### Work instructions
Extract the complete data exactly as given.

### Information shown
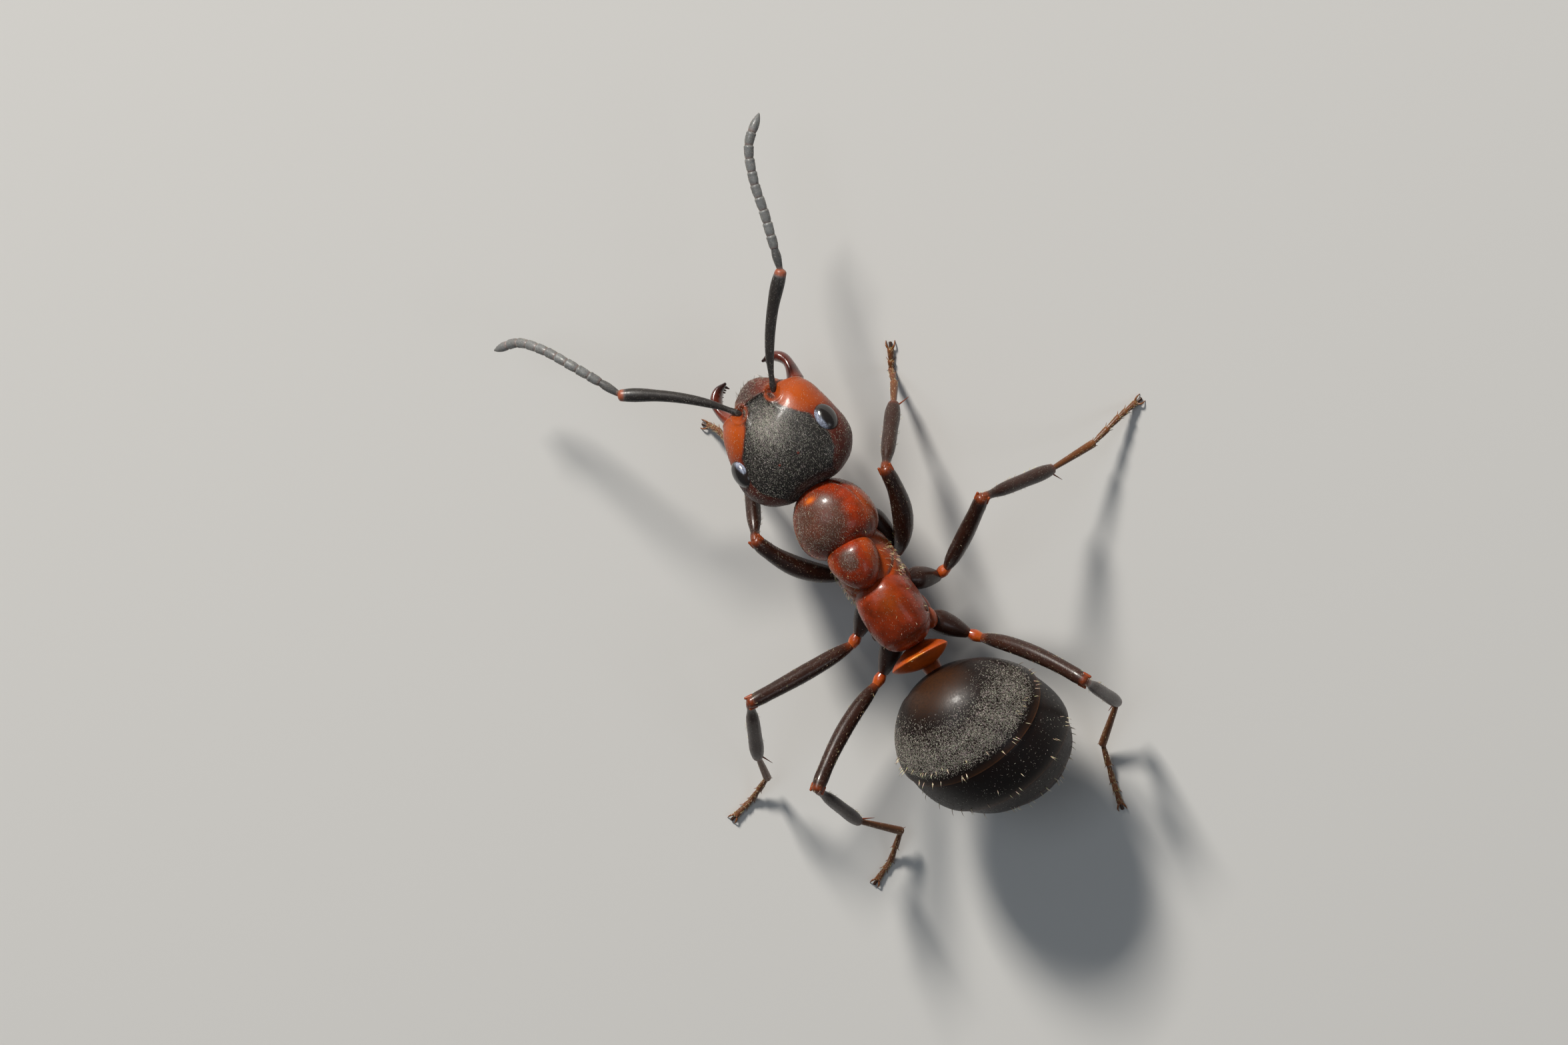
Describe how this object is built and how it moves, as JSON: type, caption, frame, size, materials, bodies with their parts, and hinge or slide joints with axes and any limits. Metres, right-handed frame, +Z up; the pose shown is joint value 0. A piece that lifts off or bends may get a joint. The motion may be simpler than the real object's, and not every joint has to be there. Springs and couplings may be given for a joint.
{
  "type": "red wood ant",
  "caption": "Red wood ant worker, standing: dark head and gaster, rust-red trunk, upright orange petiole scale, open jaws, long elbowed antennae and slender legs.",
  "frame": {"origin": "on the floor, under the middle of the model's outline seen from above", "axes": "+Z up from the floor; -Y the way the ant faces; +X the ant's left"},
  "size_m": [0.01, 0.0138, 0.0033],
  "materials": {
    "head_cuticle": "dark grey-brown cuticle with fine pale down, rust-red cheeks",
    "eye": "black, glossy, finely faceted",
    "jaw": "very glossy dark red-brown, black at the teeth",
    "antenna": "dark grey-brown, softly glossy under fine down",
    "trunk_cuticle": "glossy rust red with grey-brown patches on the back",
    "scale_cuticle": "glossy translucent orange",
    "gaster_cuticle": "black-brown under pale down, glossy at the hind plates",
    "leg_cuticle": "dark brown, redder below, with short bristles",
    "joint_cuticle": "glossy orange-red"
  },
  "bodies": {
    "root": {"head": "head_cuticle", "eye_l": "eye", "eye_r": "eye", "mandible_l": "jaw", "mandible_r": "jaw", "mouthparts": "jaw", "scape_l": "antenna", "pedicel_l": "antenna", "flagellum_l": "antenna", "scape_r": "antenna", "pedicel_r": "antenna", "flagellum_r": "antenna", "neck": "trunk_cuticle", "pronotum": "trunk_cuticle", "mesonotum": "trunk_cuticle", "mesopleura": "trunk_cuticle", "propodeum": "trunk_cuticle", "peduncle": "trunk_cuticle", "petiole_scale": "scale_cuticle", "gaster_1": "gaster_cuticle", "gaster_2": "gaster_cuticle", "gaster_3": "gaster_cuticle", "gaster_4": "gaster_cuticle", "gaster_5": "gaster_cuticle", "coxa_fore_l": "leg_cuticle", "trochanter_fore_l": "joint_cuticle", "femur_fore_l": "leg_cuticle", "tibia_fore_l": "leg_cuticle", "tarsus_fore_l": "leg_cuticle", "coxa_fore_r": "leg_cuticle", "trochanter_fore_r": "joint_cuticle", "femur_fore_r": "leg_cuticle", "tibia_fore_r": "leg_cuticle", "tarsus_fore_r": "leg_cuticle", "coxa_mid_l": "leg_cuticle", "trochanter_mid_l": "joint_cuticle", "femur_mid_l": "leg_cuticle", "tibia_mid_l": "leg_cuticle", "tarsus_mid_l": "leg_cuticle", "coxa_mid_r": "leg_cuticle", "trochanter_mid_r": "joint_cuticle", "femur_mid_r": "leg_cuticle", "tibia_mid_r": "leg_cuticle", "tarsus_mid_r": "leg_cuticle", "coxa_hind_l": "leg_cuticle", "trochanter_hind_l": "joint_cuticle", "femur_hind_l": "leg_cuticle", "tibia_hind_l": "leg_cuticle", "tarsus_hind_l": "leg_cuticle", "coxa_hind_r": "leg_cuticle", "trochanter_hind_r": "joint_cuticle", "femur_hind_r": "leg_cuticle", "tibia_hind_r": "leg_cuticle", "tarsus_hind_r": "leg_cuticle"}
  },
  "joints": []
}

### Answer to this exercise
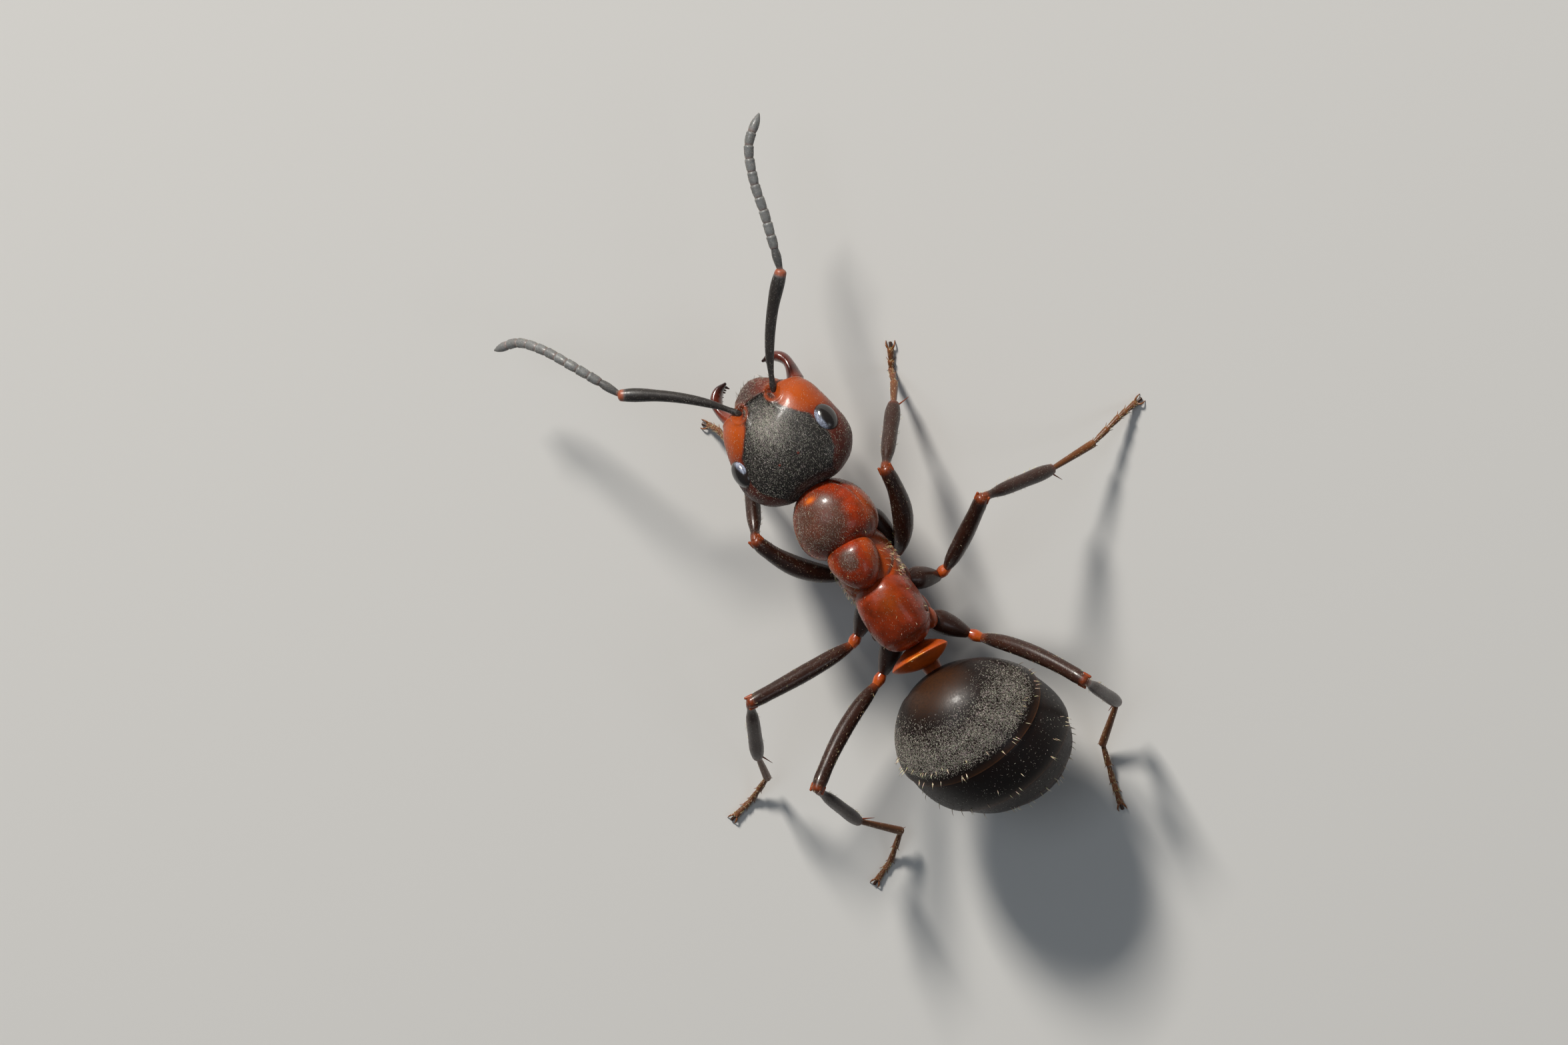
Describe how this object is built and how it moves, as JSON: type, caption, frame, size, materials, bodies with their parts, and hinge or slide joints with axes and any limits. Metres, right-handed frame, +Z up; the pose shown is joint value 0. A piece that lifts off or bends may get a joint. The motion may be simpler than the real object's, and not every joint has to be there. Springs and couplings may be given for a joint.
{
  "type": "red wood ant",
  "caption": "Red wood ant worker, standing: dark head and gaster, rust-red trunk, upright orange petiole scale, open jaws, long elbowed antennae and slender legs.",
  "frame": {"origin": "on the floor, under the middle of the model's outline seen from above", "axes": "+Z up from the floor; -Y the way the ant faces; +X the ant's left"},
  "size_m": [0.01, 0.0138, 0.0033],
  "materials": {
    "head_cuticle": "dark grey-brown cuticle with fine pale down, rust-red cheeks",
    "eye": "black, glossy, finely faceted",
    "jaw": "very glossy dark red-brown, black at the teeth",
    "antenna": "dark grey-brown, softly glossy under fine down",
    "trunk_cuticle": "glossy rust red with grey-brown patches on the back",
    "scale_cuticle": "glossy translucent orange",
    "gaster_cuticle": "black-brown under pale down, glossy at the hind plates",
    "leg_cuticle": "dark brown, redder below, with short bristles",
    "joint_cuticle": "glossy orange-red"
  },
  "bodies": {
    "root": {"head": "head_cuticle", "eye_l": "eye", "eye_r": "eye", "mandible_l": "jaw", "mandible_r": "jaw", "mouthparts": "jaw", "scape_l": "antenna", "pedicel_l": "antenna", "flagellum_l": "antenna", "scape_r": "antenna", "pedicel_r": "antenna", "flagellum_r": "antenna", "neck": "trunk_cuticle", "pronotum": "trunk_cuticle", "mesonotum": "trunk_cuticle", "mesopleura": "trunk_cuticle", "propodeum": "trunk_cuticle", "peduncle": "trunk_cuticle", "petiole_scale": "scale_cuticle", "gaster_1": "gaster_cuticle", "gaster_2": "gaster_cuticle", "gaster_3": "gaster_cuticle", "gaster_4": "gaster_cuticle", "gaster_5": "gaster_cuticle", "coxa_fore_l": "leg_cuticle", "trochanter_fore_l": "joint_cuticle", "femur_fore_l": "leg_cuticle", "tibia_fore_l": "leg_cuticle", "tarsus_fore_l": "leg_cuticle", "coxa_fore_r": "leg_cuticle", "trochanter_fore_r": "joint_cuticle", "femur_fore_r": "leg_cuticle", "tibia_fore_r": "leg_cuticle", "tarsus_fore_r": "leg_cuticle", "coxa_mid_l": "leg_cuticle", "trochanter_mid_l": "joint_cuticle", "femur_mid_l": "leg_cuticle", "tibia_mid_l": "leg_cuticle", "tarsus_mid_l": "leg_cuticle", "coxa_mid_r": "leg_cuticle", "trochanter_mid_r": "joint_cuticle", "femur_mid_r": "leg_cuticle", "tibia_mid_r": "leg_cuticle", "tarsus_mid_r": "leg_cuticle", "coxa_hind_l": "leg_cuticle", "trochanter_hind_l": "joint_cuticle", "femur_hind_l": "leg_cuticle", "tibia_hind_l": "leg_cuticle", "tarsus_hind_l": "leg_cuticle", "coxa_hind_r": "leg_cuticle", "trochanter_hind_r": "joint_cuticle", "femur_hind_r": "leg_cuticle", "tibia_hind_r": "leg_cuticle", "tarsus_hind_r": "leg_cuticle"}
  },
  "joints": []
}